Narrowing the communicated group allowed to limit it to those really interested in the offer. This is evidenced by a much higher open rate (3.2x higher) and click to open rate (almost 2x higher). The click to open rate in this case is calculated as CTOR = LC/LO, where LC is the number of consumers who clicked on the link from the email, and LO is the number of consumers who opened the email. While the open rate is highly dependent on the subject line of the email, a higher CTOR indicates actual interest in the content and offer that is included in the email.

Targeting mailings based on predictive model – summary

By using an advanced data science tool in the form of a predictive model, it was possible to achieve:

  • better matching of communications to consumer interests and needs
  • a significant reduction in the number of communications in a given campaign with minimal damage to the sales result (just over 2%)
  • reduction of communication “overload” – the consumer will receive communication less frequently but it will be better tailored in the new process

The exact impact of the model and the new targeting process on the trend of open and click-through rates of mailings, can only be studied over a longer period and requires at least several months of observation. However, the first recorded results look promising and give reason to expect a reversal of the clear negative trend seen in the months before the introduction of the scoring model.

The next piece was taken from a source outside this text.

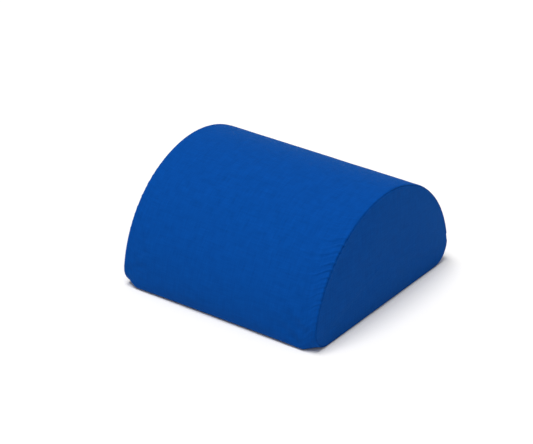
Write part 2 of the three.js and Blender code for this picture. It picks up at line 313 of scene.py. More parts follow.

Finally, it is worth noting that an advantage of the system is the openness of its architecture to new data sources. If new variables become available, they will be automatically incorporated into the model training process and used for prediction. Another important feature of the described solution is the model’s ability to update itself as new data arrives, including data on executed campaigns and their effectiveness. As a result, the model will automatically adapt to the changing needs and behavior of consumers and their reactions to the communications sent. This guarantees the usability of the system over the long term as well.